Once more this is a classic example of using landmarks in the information space as guidance. Subjects in the linear conditions (paper and word processor versions) seemed much happier to browse through the document to find information, highlighting their confidence and familiarity with the structure presented to them. Similar support for the notion of landmarks as a first level of navigational knowledge development are provided by several of the studies which have required subjects to draw or form maps of the information space after exposure to it (e.g., Simpson and McKnight 1989). Typically, subjects can group certain sections together but often have no idea where other parts go or what they are connected to.

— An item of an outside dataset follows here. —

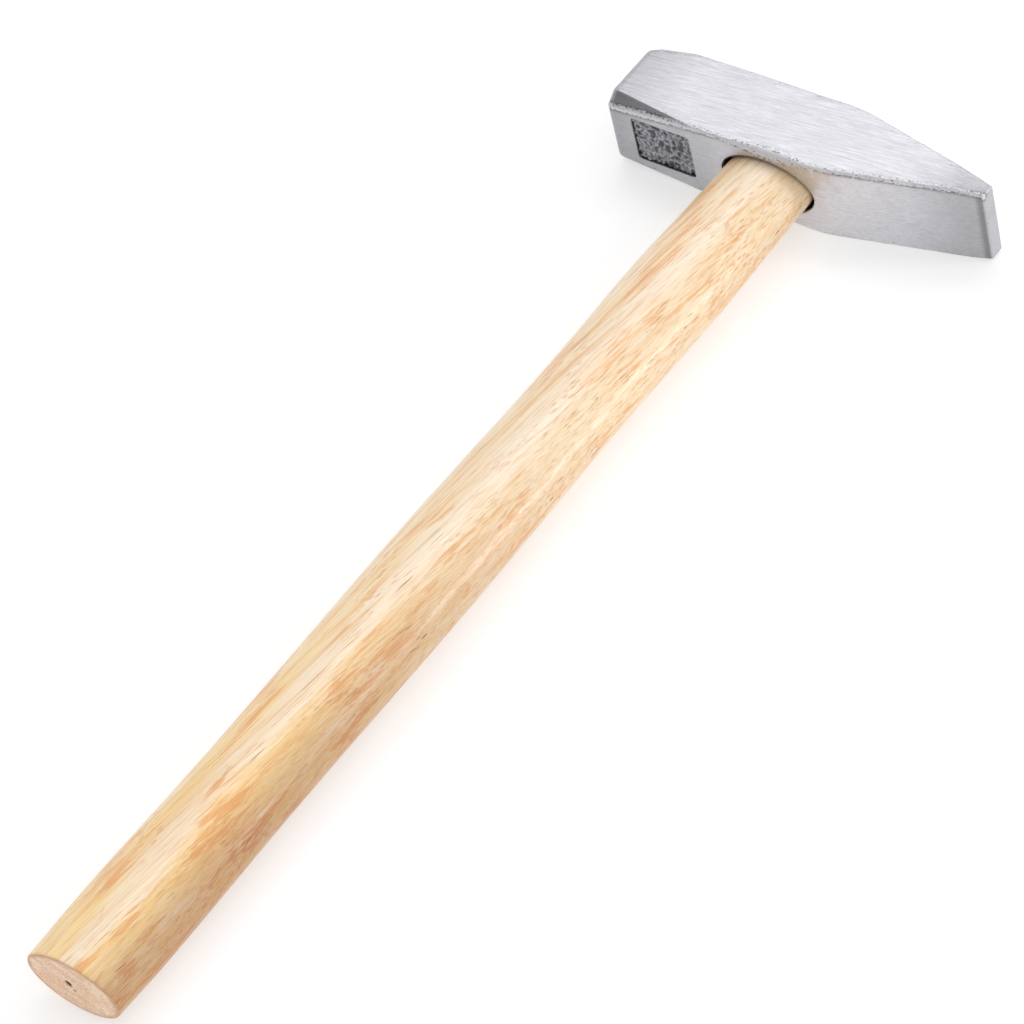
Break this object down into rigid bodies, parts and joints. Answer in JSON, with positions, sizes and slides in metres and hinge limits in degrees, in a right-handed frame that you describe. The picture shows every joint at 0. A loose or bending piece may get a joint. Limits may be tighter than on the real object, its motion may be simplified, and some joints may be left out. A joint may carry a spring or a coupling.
{
  "type": "cross-peen hammer",
  "caption": "Small engineer's cross-peen hammer: forged steel head with a square face and wedge peen, on an oval ash handle fixed by wedges.",
  "frame": {"origin": "on the lower cheek of the head, straight below the middle of the eye", "axes": "+X along the head from the striking face to the peen, +Y along the handle from the butt to the head, +Z from the lower cheek up to the upper one"},
  "size_m": [0.105, 0.297, 0.0221],
  "materials": {
    "forged_steel": "ground satin, worn along the edges",
    "ash_wood": "clear satin varnish over long grain",
    "wedge_wood": "bare end grain",
    "wedge_steel": "rolled, unpolished"
  },
  "bodies": {
    "root": {"head": "forged_steel", "handle": "ash_wood", "wood_wedge": "wedge_wood", "steel_wedge_face_end": "wedge_steel", "steel_wedge_peen_end": "wedge_steel"}
  },
  "joints": []
}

Unfortunately it is difficult to chart the development of navigational knowledge beyond this point. Detailed studies of users interacting with hypertext systems beyond single experimental tasks and gaining mastery over a hypertext document are thin on the ground. Edwards and Hardman (1989) claim that they found evidence for the development of survey type navigational knowledge in users exposed to a strictly hierarchical database of 50 screens for a single experimental session lasting, on average, less than 20 minutes. Unfortunately the data is not reported in sufficient detail to critically assess such a claim but it is possible that given the document's highly organised structure, comparatively small size and the familiarity of the subject area (leisure facilities in Edinburgh) such knowledge might have been observed. Obviously this is an area that needs further empirical work.


4.1. Graphical Browsers

A graphical browser is a schematic representation of the structure of the database aimed at providing the user with an easy to understand map of what information is located where. According to Conklin (1987) graphical browsers are a feature of a "somewhat idealized hypertext system", recognising that not all existing systems utilise browsers but suggesting that they are desirable. The idea behind a browser is that the document can be represented graphically in terms of the nodes of information and the links between them, and in some instances, that selecting a node in the browser would cause its information to be displayed.

It is not difficult to see why this might be useful. Like a map of a physical environment it shows the user what the overall information space is like, how it is linked together and consequently offers a means of moving from one information node to another. Indeed, Monk et al. (1988) have shown that even a static, non-interactive graphical representation is useful. However, for richly interconnected material or documents of a reasonable size and complexity, it is not possible to include everything in a single browser without the problem of presenting 'visual spaghetti' to the user. In such cases it is necessary to represent the structure in terms of levels of browsers, and at this point there is a danger that the user gets lost in the navigational support system!

Some simple variations in the form of maps or browsers have been investigated empirically. Studies by Simpson (1989) requiring users to locate information in hypertexts have experimentally manipulated several variables relating to structural cues and position indicators. In one experiment she found that a hierarchical contents list was superior to an alphabetic index and concluded that users are able to use cues from the structural representation to form maps of the document. In a second study she reported that users provided with a graphical contents list showing the relationship between various parts of the text performed better than users who only had access to a textual list. Making the contents lists interactive (i.e., selectable by pointing) also increased navigational efficiency. In general, Simpson found that as accuracy of performance increased so did subjects' ability to construct accurate post-task maps of the information space.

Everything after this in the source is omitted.